另一边,落梅和田嬷嬷给苏语凝诊治着。田嬷嬷轻叹了一口气;“娘娘之前是不是受过外界刺激?”
落梅有些茫然的摇了摇头。这事她是真不知道。站在一旁的白鹿也是茫然的摇了摇头。
落梅眨着紫色眼眸低声说道;“受了刺激?”田薇把针放回药箱,轻声说道;“恐怕还真得让小姐来一趟……。”
三人看了一眼睡的不是安稳的苏语凝,眉头紧皱。坐在苏语凝身边的田嬷嬷更是难得露出一丝紧张。她从未见过如此情况,苏语凝脉象很乱,甚至有可能会影响她对事情的认知。
几人又看了看掉落的水果,疑惑又增加了不少。苏语凝不是没穿过红色的衣裳,但是今日是怎么了呢?
慕容琛回来时就看到苏语凝昏迷的样子,神色冰冷的望向胆战心惊的三人。“这到底什么情况?”
田薇听到有些冰凉的话语,深吸一口气;“殿下,能否借你的腰牌,让我家小姐给王妃彻底诊治一下。”
“老身感觉,王妃此次头痛和病症无关,到像是王妃之前的记忆有复苏的迹象……。”
刚刚还有些睡的不安稳的苏语凝,似乎感觉到了那丝让自己安心的气息,眉头也不紧皱安稳的沉睡了。慕容琛却略显不安的看向田薇,眼神示意着落梅和白鹿出门警戒。低声说道;“是你还是她诊出来的。”
田薇低声说道;“无论是谁,王妃身上的秘密老身都不会说出去的。”
慕容琛握着苏语凝的守陷入沉思。事实上自己说谎了。苏语凝刚入馆驿那晚,高热惊厥之时曾说出过一个地名。隐隐约约间又反复说了一句;“不认识,不知道,没见过。”很显然她现在只是想起众人争夺的地图,被苏哲和先帝藏起来的东西,她还没有想起来……。
看着昏迷不醒的苏语凝,慕容琛轻声说道;“那就让她来一趟吧。我知道你们家主子的规矩,不救帝王,你放心本王会处理好的。”
田薇躬身离去,慕容琛看着昏迷不醒的苏语凝想起那个地名有些头皮发麻──东乡,谭县下属最危险也是人员最为复杂的地方,苏哲会把什么东西放在那里呢?
苏语凝一直昏迷,落梅眨着眼睛望向门口,神情略显焦急;“这都一下午了,这个大夫怎么还不来!”

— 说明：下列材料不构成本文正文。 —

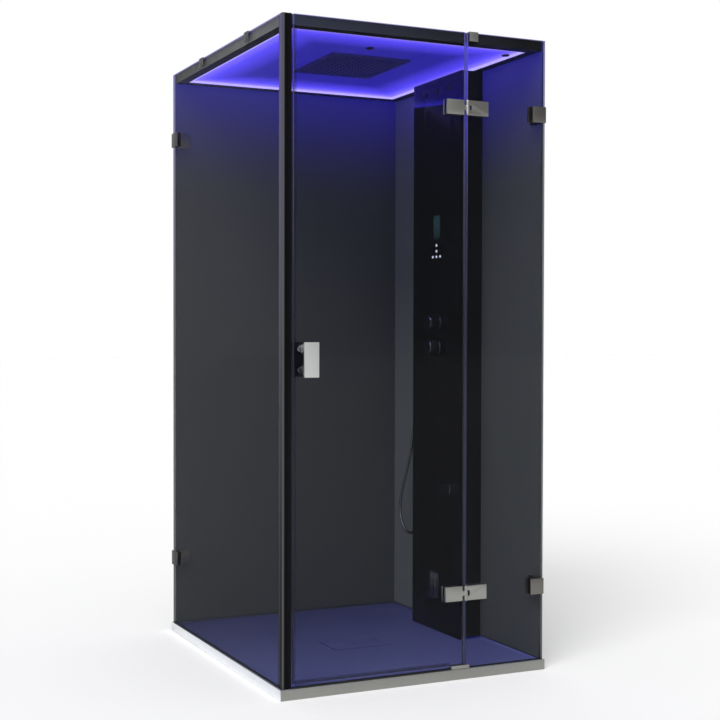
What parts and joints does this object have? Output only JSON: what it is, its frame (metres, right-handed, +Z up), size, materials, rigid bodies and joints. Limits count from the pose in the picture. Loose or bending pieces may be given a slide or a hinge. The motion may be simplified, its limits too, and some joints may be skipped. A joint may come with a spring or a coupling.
{
  "type": "steam shower cabin",
  "caption": "Square corner steam shower cabin with tinted glass panes, hinged glass door, low tray, lit ceiling with rain head and a full height control column.",
  "frame": {"origin": "centre of the tray's underside, on the floor", "axes": "+Z up, +X along the front from the corner post to the right wall, +Y from the door towards the back wall"},
  "size_m": [1.011, 1.04, 2.153],
  "materials": {
    "tray_grey": "matt mineral cast, cool grey",
    "satin_steel": "satin brushed",
    "chrome": "polished",
    "dark_chrome": "smoked, polished",
    "charcoal_panel": "satin charcoal panel",
    "black_aluminium": "black anodised, satin",
    "black_rubber": "matt",
    "clear_seal": "clear extruded seal",
    "tinted_glass": "polished grey tinted safety glass",
    "lit_ceiling": "edge lit diffuser",
    "light_strip": "blue violet light strip",
    "black_plastic": "moulded",
    "dark_steel": "dark satin",
    "brass": "machined",
    "black_glass": "gloss black face",
    "display": "dark teal window",
    "key_light": "back lit marks",
    "pipe_steel": "mill finish",
    "hose_metal": "ribbed metal hose"
  },
  "bodies": {
    "cabin": {"tray": "tray_grey", "tray_aprons": "satin_steel", "waste_body": "chrome", "right_wall": "charcoal_panel", "back_wall": "charcoal_panel", "wall_corner_trim": "black_aluminium", "setting_strips": "black_rubber", "fixed_glass": "tinted_glass", "side_glass": "tinted_glass", "corner_post": "black_aluminium", "post_magnet_seal": "clear_seal", "door_head_seal": "black_rubber", "threshold_strip": "black_aluminium", "pane_foot": "satin_steel", "hinge_fixed_leaves": "satin_steel", "hinge_pins": "satin_steel", "clamp_outer_plates": "satin_steel", "clamp_inner_angles": "satin_steel", "pane_gaskets": "black_rubber", "pane_bolts": "satin_steel", "roof_clips": "satin_steel", "roof_rails": "black_aluminium", "ceiling_panel": "lit_ceiling", "ceiling_fittings": "black_plastic", "light_strips": "light_strip", "roof_cover": "black_aluminium", "rain_head": "dark_steel", "rain_head_neck": "brass", "column_face": "black_glass", "column_shell": "black_aluminium", "display_module": "display", "touch_keys": "key_light", "control_box": "black_plastic", "upper_nozzles": "dark_chrome", "mixer_valve": "brass", "knob_collars": "dark_chrome", "inlet_nipples": "brass", "water_pipes": "pipe_steel", "steam_generator": "pipe_steel", "steam_outlet": "dark_chrome", "power_gland": "black_plastic", "steam_pipe": "pipe_steel", "soap_tray": "dark_chrome", "hand_shower_holder": "chrome", "hose_outlet": "chrome", "shower_hose": "hose_metal"},
    "door": {"door_glass": "tinted_glass", "door_magnet_seal": "clear_seal", "door_hinge_seal": "clear_seal", "door_bottom_seal": "clear_seal", "hinge_door_leaves": "satin_steel", "door_gaskets": "black_rubber", "door_bolts": "satin_steel", "handle_plates": "satin_steel", "handle_standoffs": "chrome"},
    "thermostat": {"thermostat_knob": "dark_chrome"},
    "diverter": {"diverter_knob": "dark_chrome"},
    "waste_lid": {"waste_cover": "tray_grey"},
    "handset": {"hand_shower": "chrome"},
    "aroma": {"aroma_cup": "dark_chrome"}
  },
  "joints": [
    {"name": "door_swing", "type": "hinge", "parent": "cabin", "child": "door", "pos_m": [0.18, -0.5, 1.094], "axis": [0, 0, 1], "range_deg": [0, 90]},
    {"name": "thermostat_turn", "type": "hinge", "parent": "cabin", "child": "thermostat", "pos_m": [0.396, 0.028, 1.196], "axis": [-1, 0, 0], "range_deg": [-120, 120]},
    {"name": "diverter_turn", "type": "hinge", "parent": "cabin", "child": "diverter", "pos_m": [0.396, 0.028, 1.101], "axis": [-1, 0, 0], "range_deg": [-90, 90]},
    {"name": "waste_cover_lift", "type": "slide", "parent": "cabin", "child": "waste_lid", "axis": [0, 0, 1], "range_m": [0, 0.06]},
    {"name": "handset_lift", "type": "slide", "parent": "cabin", "child": "handset", "axis": [0, 0, 1], "range_m": [0, 0.06]},
    {"name": "aroma_cup_lift", "type": "slide", "parent": "cabin", "child": "aroma", "axis": [0, 0, 1], "range_m": [0, 0.04]}
  ]
}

慕容琛拿着冰冷的帕子不停的给苏语凝额头降温,苏语凝无意识的睁开眼睛,眼睛充满泪水紧紧握住慕容琛的手,又安心的睡了过去。
慕容琛似是一点也不惊讶,那夜她高烧之时,曾经做过同样的事情。
深夜,园子里一切安静之时,影越身后跟着一个带着面具看不清样子的男子悄然走进海棠院……。
慕容琛神色冰冷的看着一身男装,但是还是带着面具的上官静妍,冷声说道;“上官大夫不妨有话直说就是。”
只见女子耸了耸肩;“有人曾经利用一种香薰试图掩盖她的记忆,此人当时的样貌或者动作,有些比较让她觉得印象深刻的东西,随着香薰的药效和这份恐吓被她遗忘了。”
“如今,她心结开了,这份藏在她记忆深处被遗忘的记忆,因为某些人的某些动作,触发了她的原始记忆点。”
“头痛的原因也是如此”
慕容琛听到此话有些陷入沉默,不知道过了多久轻声说道;“如何治疗,她又何时能醒?”
女子浅笑道;“明日就能醒。至于如何治疗吗?不刺激她,顺其自然。”
“若想让她想起只能引导,因为如果压力过大的话,会让她失去对事物的判断能力和认知能力。简单而言,减少刺激她的情绪!”
“我刚诊脉之时,发现她都身体恢复的不错,若此刻她真有身孕的话,也是件好事!”
“有劳上官大夫了。”女子摆了摆手,拿起茶壶给自己倒了一杯;“客气了。既然她没事我也该走了。”